Lawful Resistance to Commission of Offense. Pen. Code, §§ 692- 694.
Private Persons, Authority to Arrest. Pen. Code, § 837.
Burden of Proof. Pen. Code, § 189.5; People v. Frye (1992) 7 Cal.App.4th 1148, 1154-1155 [10 Cal.Rptr. 217].
Felony Must Threaten Death or Great Bodily Injury. People v.
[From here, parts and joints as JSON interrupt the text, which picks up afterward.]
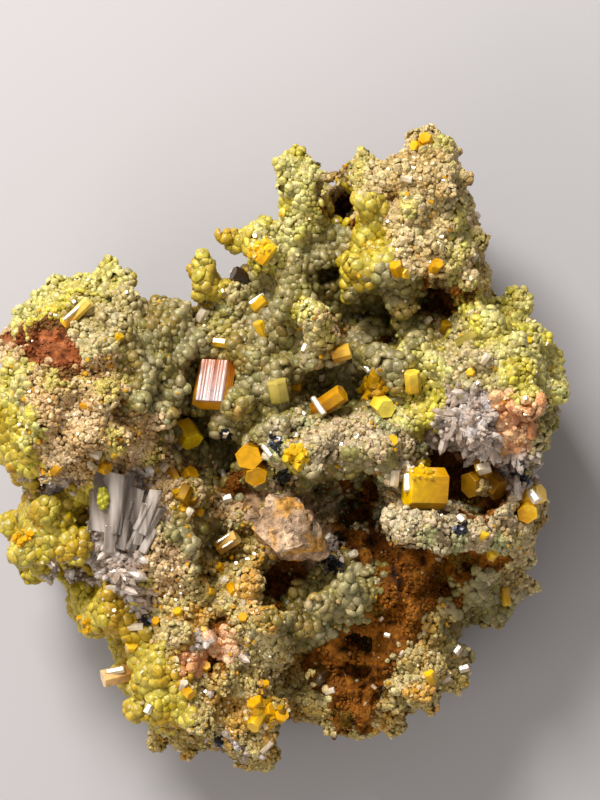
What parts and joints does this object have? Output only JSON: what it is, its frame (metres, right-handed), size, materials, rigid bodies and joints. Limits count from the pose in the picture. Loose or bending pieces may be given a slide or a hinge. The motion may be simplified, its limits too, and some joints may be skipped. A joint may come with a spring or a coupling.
{
  "type": "pyromorphite specimen",
  "caption": "Hand-sized lump of limonite and quartz rock with a botryoidal green and yellow crust, orange hexagonal prisms and a sheaf of clear blades, lying on its trimmed back.",
  "frame": {"origin": "centre of the flat trimmed back that the specimen lies on", "axes": "+Z out of the display face, +Y towards the top of the display face as it was pictured, +X to its right"},
  "size_m": [0.0622, 0.0699, 0.028],
  "materials": {
    "crusted_rock": "rough botryoidal crust over rusty rock",
    "orange_crystal": "bright resinous crystal faces",
    "clear_quartz": "clear to cloudy natural faces"
  },
  "bodies": {
    "root": {"matrix": "crusted_rock", "striated_prism": "orange_crystal", "orange_twin": "orange_crystal", "yellow_block": "orange_crystal", "vug_twin": "orange_crystal", "edge_twin": "orange_crystal", "centre_prism": "orange_crystal", "left_prism": "orange_crystal", "nose_prism": "orange_crystal", "basin_prism": "orange_crystal", "knoll_prism": "orange_crystal", "shoulder_lath": "orange_crystal", "rim_prism": "orange_crystal", "gully_prism": "orange_crystal", "wall_prism": "orange_crystal", "clear_blades": "clear_quartz"}
  },
  "joints": []
}
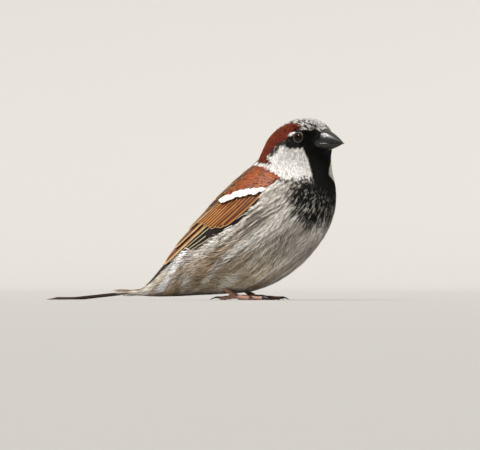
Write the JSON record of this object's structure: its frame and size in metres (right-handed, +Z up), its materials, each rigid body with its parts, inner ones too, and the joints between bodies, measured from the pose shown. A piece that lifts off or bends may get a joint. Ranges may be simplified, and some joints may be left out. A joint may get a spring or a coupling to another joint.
{
  "type": "house sparrow model",
  "caption": "Life-size still model of an adult male house sparrow in breeding plumage, crouched on its toes with its head turned a little and its tail laid on the ground.",
  "frame": {"origin": "on the ground, in the middle of the bounding box's bottom, under the belly behind the feet", "axes": "+X the way the body faces, along the tail and trunk; +Y the bird's left; +Z up"},
  "size_m": [0.145, 0.0432, 0.0794],
  "materials": {
    "plumage": "soft matt contour feathers",
    "wing_feathers": "smooth matt vanes",
    "tail_feathers": "smooth matt vanes",
    "bill": "satin horn",
    "eye": "wet gloss",
    "leg": "dry scaly skin",
    "claw": "satin horn"
  },
  "bodies": {
    "root": {"trunk": "plumage", "neck": "plumage", "head": "plumage", "wing_left": "wing_feathers", "wing_right": "wing_feathers", "tail": "tail_feathers", "bill_upper": "bill", "bill_lower": "bill", "eye_left": "eye", "eye_right": "eye", "leg_left": "leg", "leg_right": "leg", "claw_left_inner": "claw", "claw_left_middle": "claw", "claw_left_outer": "claw", "claw_left_hind": "claw", "claw_right_inner": "claw", "claw_right_middle": "claw", "claw_right_outer": "claw", "claw_right_hind": "claw"}
  },
  "joints": []
}
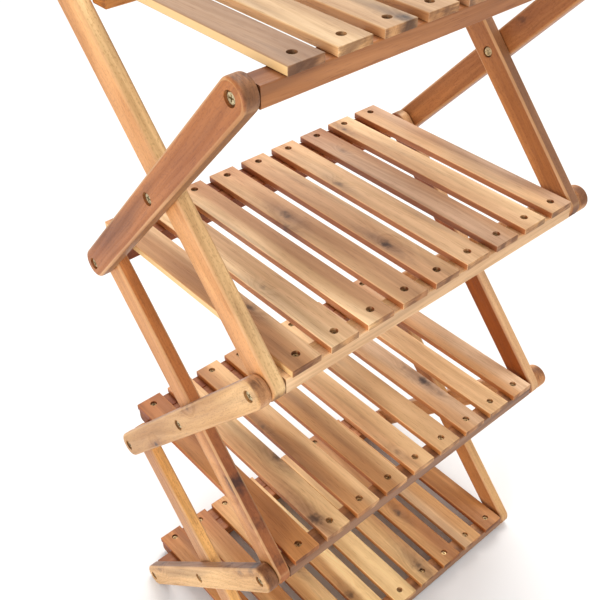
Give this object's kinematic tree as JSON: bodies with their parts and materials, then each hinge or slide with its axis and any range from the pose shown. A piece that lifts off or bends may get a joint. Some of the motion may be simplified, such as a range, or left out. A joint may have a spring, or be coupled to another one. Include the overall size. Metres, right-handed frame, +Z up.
{
  "type": "folding slatted shelf rack",
  "caption": "Folding wooden shelf rack: level slatted shelves between two scissor-leg side frames, each shelf hinged on its front rail and resting on a rear rail.",
  "frame": {"origin": "bottom centre of the open rack's bounding box, on the floor", "axes": "+X to the right along the rails, +Y from the front to the rear along the slats, +Z up"},
  "size_m": [0.602, 0.387, 1.0992],
  "materials": {
    "slat_wood": "oiled acacia, satin",
    "rail_wood": "oiled acacia, satin",
    "batten_wood": "oiled acacia, satin",
    "leg_wood": "oiled acacia, satin",
    "bolt_brass": "yellow zinc plated, satin",
    "screw_steel": "yellow zinc plated, satin",
    "washer_steel": "zinc plated"
  },
  "bodies": {
    "base_rail": {"rear_rail_4": "rail_wood", "rear_bolts_4": "bolt_brass", "rear_washers_4": "washer_steel"},
    "rear_rail_1": {"rear_rail_1": "rail_wood", "rear_bolts_1": "bolt_brass", "rear_washers_1": "washer_steel"},
    "rear_rail_2": {"rear_rail_2": "rail_wood", "rear_bolts_2": "bolt_brass", "rear_washers_2": "washer_steel"},
    "rear_rail_3": {"rear_rail_3": "rail_wood", "rear_bolts_3": "bolt_brass", "rear_washers_3": "washer_steel"},
    "outer_legs_1": {"outer_leg_1_left": "leg_wood", "outer_leg_1_right": "leg_wood", "cross_bolts_1": "bolt_brass", "cross_nuts_1": "bolt_brass", "cross_washers_1": "washer_steel"},
    "inner_legs_1": {"inner_leg_1_left": "leg_wood", "inner_leg_1_right": "leg_wood"},
    "outer_legs_2": {"outer_leg_2_left": "leg_wood", "outer_leg_2_right": "leg_wood", "cross_bolts_2": "bolt_brass", "cross_nuts_2": "bolt_brass", "cross_washers_2": "washer_steel"},
    "inner_legs_2": {"inner_leg_2_left": "leg_wood", "inner_leg_2_right": "leg_wood"},
    "outer_legs_3": {"outer_leg_3_left": "leg_wood", "outer_leg_3_right": "leg_wood", "cross_bolts_3": "bolt_brass", "cross_nuts_3": "bolt_brass", "cross_washers_3": "washer_steel"},
    "inner_legs_3": {"inner_leg_3_left": "leg_wood", "inner_leg_3_right": "leg_wood"},
    "shelf_1": {"slats_1": "slat_wood", "front_rail_1": "rail_wood", "batten_1": "batten_wood", "screws_1": "screw_steel", "front_bolts_1": "bolt_brass", "front_washers_1": "washer_steel"},
    "shelf_2": {"slats_2": "slat_wood", "front_rail_2": "rail_wood", "batten_2": "batten_wood", "screws_2": "screw_steel", "front_bolts_2": "bolt_brass", "front_washers_2": "washer_steel"},
    "shelf_3": {"slats_3": "slat_wood", "front_rail_3": "rail_wood", "batten_3": "batten_wood", "screws_3": "screw_steel", "front_bolts_3": "bolt_brass", "front_washers_3": "washer_steel"},
    "shelf_4": {"slats_4": "slat_wood", "front_rail_4": "rail_wood", "batten_4": "batten_wood", "screws_4": "screw_steel", "front_bolts_4": "bolt_brass", "front_washers_4": "washer_steel"}
  },
  "joints": [
    {"name": "base_turn", "type": "hinge", "parent": "base_rail", "child": "outer_legs_3", "pos_m": [0, 0.1475, 0.019], "axis": [1, 0, 0], "range_deg": [-37.5, 0]},
    {"name": "fold", "type": "hinge", "parent": "outer_legs_3", "child": "inner_legs_3", "pos_m": [0, -0.013, 0.1955], "axis": [1, 0, 0], "range_deg": [0, 75]},
    {"name": "shelf_4_lift", "type": "hinge", "parent": "inner_legs_3", "child": "shelf_4", "pos_m": [0, -0.1735, 0.019], "axis": [1, 0, 0], "range_deg": [0, 52.5]},
    {"name": "rear_rail_3_turn", "type": "hinge", "parent": "inner_legs_3", "child": "rear_rail_3", "pos_m": [0, 0.1475, 0.372], "axis": [1, 0, 0], "range_deg": [-37.5, 0]},
    {"name": "outer_legs_2_turn", "type": "hinge", "parent": "inner_legs_3", "child": "outer_legs_2", "pos_m": [0, 0.1475, 0.372], "axis": [1, 0, 0], "range_deg": [-75, 0]},
    {"name": "shelf_3_lift", "type": "hinge", "parent": "outer_legs_3", "child": "shelf_3", "pos_m": [0, -0.1735, 0.372], "axis": [1, 0, 0], "range_deg": [0, 127.5]},
    {"name": "cross_2_turn", "type": "hinge", "parent": "outer_legs_2", "child": "inner_legs_2", "pos_m": [0, -0.013, 0.5485], "axis": [1, 0, 0], "range_deg": [0, 75]},
    {"name": "rear_rail_2_turn", "type": "hinge", "parent": "inner_legs_2", "child": "rear_rail_2", "pos_m": [0, 0.1475, 0.725], "axis": [1, 0, 0], "range_deg": [-37.5, 0]},
    {"name": "outer_legs_1_turn", "type": "hinge", "parent": "inner_legs_2", "child": "outer_legs_1", "pos_m": [0, 0.1475, 0.725], "axis": [1, 0, 0], "range_deg": [-75, 0]},
    {"name": "shelf_2_lift", "type": "hinge", "parent": "outer_legs_2", "child": "shelf_2", "pos_m": [0, -0.1735, 0.725], "axis": [1, 0, 0], "range_deg": [0, 127.5]},
    {"name": "cross_1_turn", "type": "hinge", "parent": "outer_legs_1", "child": "inner_legs_1", "pos_m": [0, -0.013, 0.9015], "axis": [1, 0, 0], "range_deg": [0, 75]},
    {"name": "rear_rail_1_turn", "type": "hinge", "parent": "inner_legs_1", "child": "rear_rail_1", "pos_m": [0, 0.1475, 1.078], "axis": [1, 0, 0], "range_deg": [-37.5, 0]},
    {"name": "shelf_1_lift", "type": "hinge", "parent": "outer_legs_1", "child": "shelf_1", "pos_m": [0, -0.1735, 1.078], "axis": [1, 0, 0], "range_deg": [0, 127.5]}
  ],
  "couplings": [
    {"joint": "base_turn", "follows": "fold", "ratio": -0.5},
    {"joint": "shelf_4_lift", "follows": "fold", "ratio": 0.7},
    {"joint": "rear_rail_3_turn", "follows": "fold", "ratio": -0.5},
    {"joint": "outer_legs_2_turn", "follows": "fold", "ratio": -1},
    {"joint": "shelf_3_lift", "follows": "fold", "ratio": 1.7},
    {"joint": "cross_2_turn", "follows": "fold", "ratio": 1},
    {"joint": "rear_rail_2_turn", "follows": "fold", "ratio": -0.5},
    {"joint": "outer_legs_1_turn", "follows": "fold", "ratio": -1},
    {"joint": "shelf_2_lift", "follows": "fold", "ratio": 1.7},
    {"joint": "cross_1_turn", "follows": "fold", "ratio": 1},
    {"joint": "rear_rail_1_turn", "follows": "fold", "ratio": -0.5},
    {"joint": "shelf_1_lift", "follows": "fold", "ratio": 1.7}
  ]
}
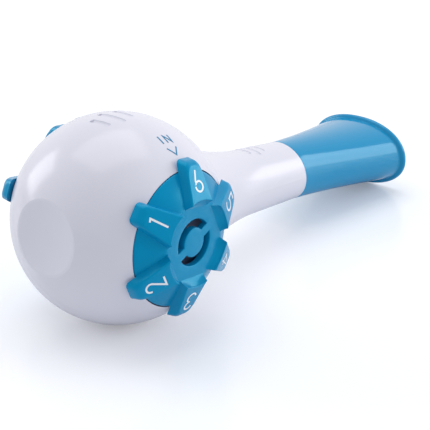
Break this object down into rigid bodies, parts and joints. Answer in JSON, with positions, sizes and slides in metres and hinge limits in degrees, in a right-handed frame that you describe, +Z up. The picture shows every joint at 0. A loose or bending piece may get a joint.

Piorkowski (1974) 41 Cal.App.3d 324, 328-329 [115 Cal.Rptr. 830].
1 Witkin & Epstein, California Criminal Law (3d ed. 2000) Defenses, §§ 80-86
3 Millman, Sevilla & Tarlow, California Criminal Defense Practice, Ch. 73, Defenses and Justifications, § 73.15,  (Matthew Bender).
4 Millman, Sevilla & Tarlow, California Criminal Defense Practice, Ch. 85, Submission to Jury and Verdict, § 85.04[c] (Matthew Bender).
6 Millman, Sevilla & Tarlow, California Criminal Defense Practice, Ch. 142, Crimes Against the Person, § 142.01[b] (Matthew Bender).
Felony Must Actually Be Committed
A private citizen may use deadly force to apprehend a fleeing felon only if the suspect in fact committed the felony and the person using deadly force had reasonable cause to believe so. (People v. Lillard (1912) 18 Cal.App. 343, 345 [123 P. 221].)
Felony Committed Must Threaten Death or Great Bodily Injury
Deadly force is permissible to apprehend a felon if "the felony committed is one which threatens death or great bodily injury. . . ." (People v. Piorkowski (1974) 41 Cal.App.3d 324, 328-329 [115 Cal.Rptr. 830]).